Further, I long for an article by a political scientist who uses such approaches to demonstrate how civic engagement might be encouraged. In particular, Big Data has transformed “get out the vote” campaigns.
“A Greenhouse Gas Surprise,” by Mark Fischetti [Graphic Science], illustrates a comparison between nations' total carbon dioxide emissions and their emissions per capita. A somewhat more interesting metric is the amount of greenhouse gases emitted per capita of gross domestic product (GDP). On that scale, France looks very good, the U.S. not extreme (close to the median), and Russia and China pretty bad. How do the French do it? Nuclear power.

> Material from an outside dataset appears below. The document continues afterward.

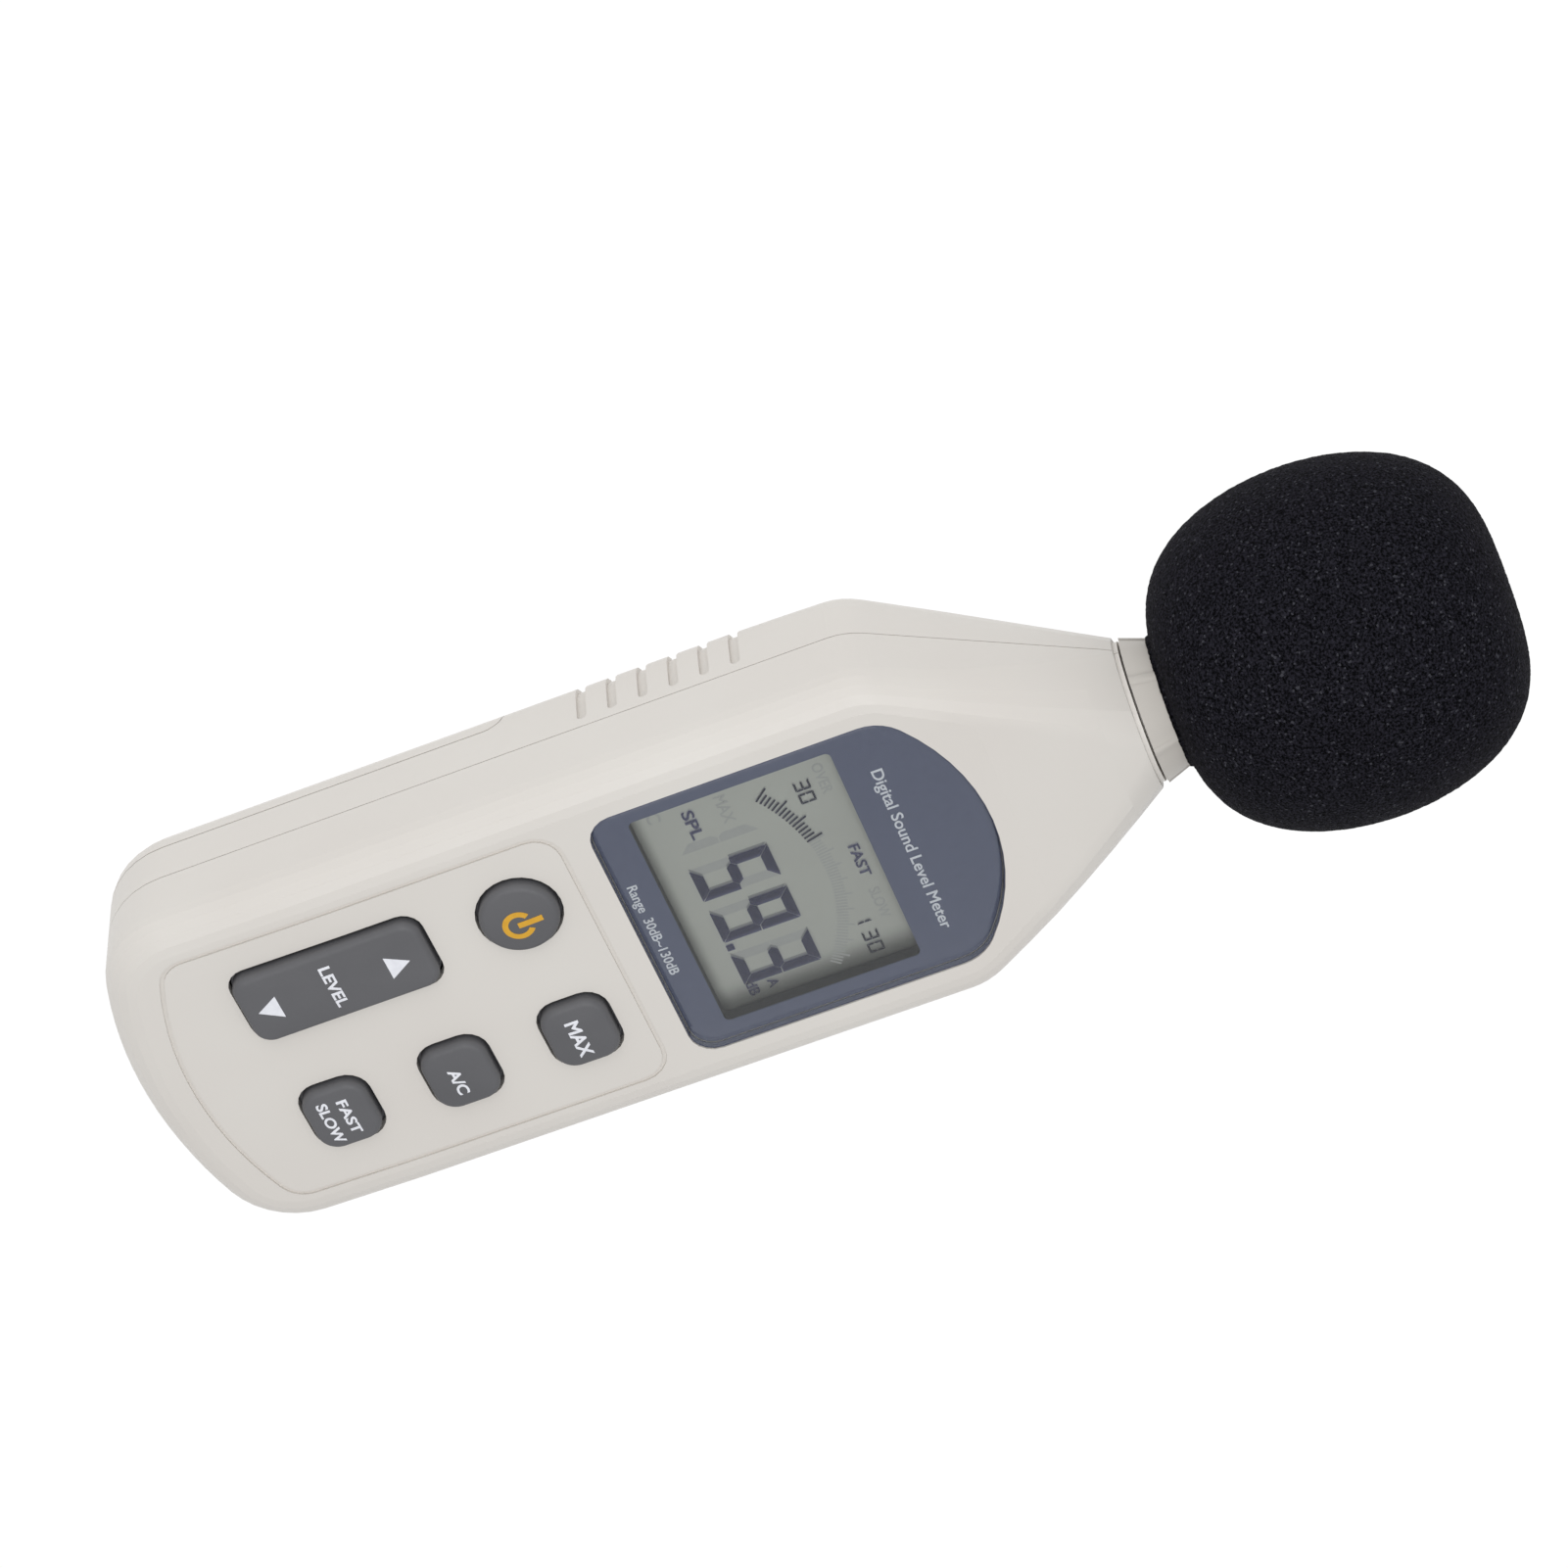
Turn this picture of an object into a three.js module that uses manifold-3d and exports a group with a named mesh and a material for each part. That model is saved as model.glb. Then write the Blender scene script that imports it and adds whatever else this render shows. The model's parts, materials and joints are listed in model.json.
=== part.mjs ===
// Hand-held digital sound level meter with a foam windscreen.
// Millimetres. The meter lies on its back: +X is its right side, +Y points to the microphone and
// +Z out of the display. The origin is the middle of the flat back face.
import * as THREE from 'three';
import { mergeVertices } from 'three/addons/utils/BufferGeometryUtils.js';
import Module from 'manifold-3d';

const wasm = await Module();
wasm.setup();

// ---- Clearances ----
const gap = 0.3;              // between two pieces that sit against each other
const seam = 0.2;             // open line between the two casing halves
const keyGap = 0.45;          // round a key in its hole

// ---- Casing ----
const bodyLength = 179.6;      // bottom end to neck
const bodyWidth = 68;
const wall = 2.2;
const frontEdge = 5.5;        // radius of the long front edges
const backEdge = 7.2;         // radius of the long back edges
const bottomArc = 76;         // plan radius of the bottom end
const bottomCorner = 15;      // plan radius of the two bottom corners
const frontBow = 1.5;         // how far the front falls away towards the bottom end
const bowLength = 54;         // length of the front that falls away
const taperLength = 39.8;     // shoulder to neck
const backTaper = 60;         // length of the back that rises towards the neck
const shoulderBlend = 3;      // half length of the soft shoulder
const neckLand = 0.7;         // what the neck's rim has beyond the wall
const frontFall = 1.4;        // exponent of the front's curve down to the neck
const backRise = 1.6;         // exponent of the back's curve up to the neck
const weld = 0.2;             // how far joined forms run into each other
const rimStep = 0.4;          // step of the rim round the neck's end
const rimLength = 0.8;
const axisZ = 16.8;           // height of the microphone's axis
const partingZ = 16.2;        // height of the line between the casing halves
const tongueWidth = 0.9;
const tongueHeight = 1.2;

// ---- Display ----
const panelHalfWidth = 26;
const panelBottomY = 0;
const panelTopY = 61.9;
const panelArch = 37;
const panelShoulder = 8;
const panelCorner = 4.6;
const panelMargin = 2;        // flat front past the panel's arch
const lensRoom = 0.2;         // between the lens and its pocket
const lensThickness = 1.7;
const lensBevel = 0.35;
const maskThickness = 0.2;
const ledgeThickness = 2;     // seat of the lens, below its pocket
const ledgeReach = 2;         // seat beyond the lens, to join the front
const windowRoom = 0.6;       // casing's opening round the window
const windowHalfWidth = 22.3;
const windowLength = 35.1;
const windowBottomY = 6.55;
const lcdMargin = 1.9;        // glass beyond the window on every side
const lcdThickness = 1.9;
const lcdFrameWall = 1.2;
const lcdRoom = 0.3;

// ---- Board and key mat ----
const boardThickness = 1.6;
const displayStack = 8;       // board's top to the front face
const boardSide = 4.5;        // board's edge to the wall beside it
const boardBottomInset = 13.8;
const boardTopInset = 20.8;
const boardChamfer = 9;
const matSide = 9.8;          // mat's edge to the casing's side
const matTopInset = 2;        // mat's ends inside the groove
const matBottomInset = 6;
const collarThickness = 1;
const matThickness = 1;
const matCollar = 0.8;

// ---- Keys ----
const keyRise = 2.3;          // crown above the front face
const keyTravel = 1.2;
const keyFlange = 1.3;        // how far the flange reaches past the cap
const flangeThickness = 1.3;
const keyEdge = 1.2;          // roll of the cap's edge, across and down
const keyDrop = 1.1;
const keyDome = 0.35;
const keyCrown = 1.6;         // width of the slope between the rolled edge and the crown
const stemInset = 2;
const earHalfLength = 2;      // ears at the middle of the level key
const rockerHalfWidth = 4;
const fulcrumHalfLength = 1;
const rockerStemInset = 6;    // stems of the level key from its ends
const roundKeyRadius = 7.34;  // holes: the caps are smaller by keyGap
const squareKeyWidth = 14.2;
const squareKeyLength = 12.9;
const squareKeyCorner = 4.2;
const levelKeyWidth = 15.2;
const levelKeyLength = 34.6;
const levelKeyCorner = 3.6;
const leftColumnX = -13.95;
const rightColumnX = 12.3;
const topRowY = -15.9;
const rowPitch = 21.7;
const levelKeyY = -48.6;
const grooveHalfWidth = 26.9;
const grooveTopY = -4.9;
const grooveBottomInset = 9.5;
const grooveArch = 62;
const grooveCorner = 5;
const grooveWidth = 0.8;
const grooveDepth = 0.4;

// ---- Battery, its bay and its cover ----
const batteryLength = 46.4;
const batteryWidth = 26.5;
const batteryHeight = 17.5;
const batteryRoom = 1.3;      // play round the battery in its bay
const batteryHeadroom = 0.15;
const studHeight = 2;
const studX = 6.3;
const smallStudRadius = 2.8;
const largeStudRadius = 3.9;
const leadRadius = 0.65;
const snapThickness = 3;
const snapRoom = 4.6;         // free length past the snap, for its leads
const padThickness = 1;
const bayWall = 1.4;
const bayRoof = 1;            // thickness of the bay's roof
const boardRoom = 0.25;       // between the bay's roof and the board
const bayBottomInset = 7.8;
const coverSeamZ = 7.7;       // height of the cover's edge along the sides
const coverEndY = -9.8;
const coverCorner = 3.5;
const deckThickness = 1.4;
const tabWidth = 8;
const tabX = 20;
const tabThickness = 1.5;
const tabSink = 6;            // start of the tabs inside the cover
const tabRoom = 0.5;          // round a tab in its slot
const ridgeCount = 5;         // thumb grooves of the cover
const ridgePitch = 3;
const ridgeHalfLength = 9;
const ridgeDepth = 0.6;
const ridgeStart = 9;         // first groove to the cover's end

// ---- Grip slots in the sides ----
const slotCount = 6;
const slotPitch = 5.41;
const slotFirstY = 4.1;
const slotWidth = 1.7;
const slotDepth = 1;
const slotTopZ = 14;
const slotReach = 7;          // how far a slot runs onto the back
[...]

Stefan Theil's “Trouble in Mind” asks whether the failure of the Human Brain Project was from “poor management” or “something fundamentally wrong with Big Science.” A better answer is that although “reverse engineering the human brain” is Big Science, it is also rather low-quality and low-productivity science.
The political climate is such that Big Science programs are attractive, but high-quality projects are not that prevalent. I suggest that such a high-quality project would be the creation of a worldwide initiative to compile and correlate information from the already monstrous neuroscience database. Besides collecting, standardizing, indexing, organizing and summarizing all neuroscience-related data, the project would develop software for finding obscure correlations among a myriad of neuroscience terms, concepts and results, which would likely speed the translational process to improvements in quality of life.
J. WALTER WOODBURY
Professor emeritus of physiology University of Utah
In “Hackers at the Wheel” [TechnoFiles, November], David Pogue incorrectly states that remote hacking of a Jeep described in a Wired article had involved researchers working on the Jeep's software for three years and that such hacks require physical access to vehicles. The researchers had spent more than a year learning how to hack the Jeep and assert that only remote access would be needed to complete such a hack.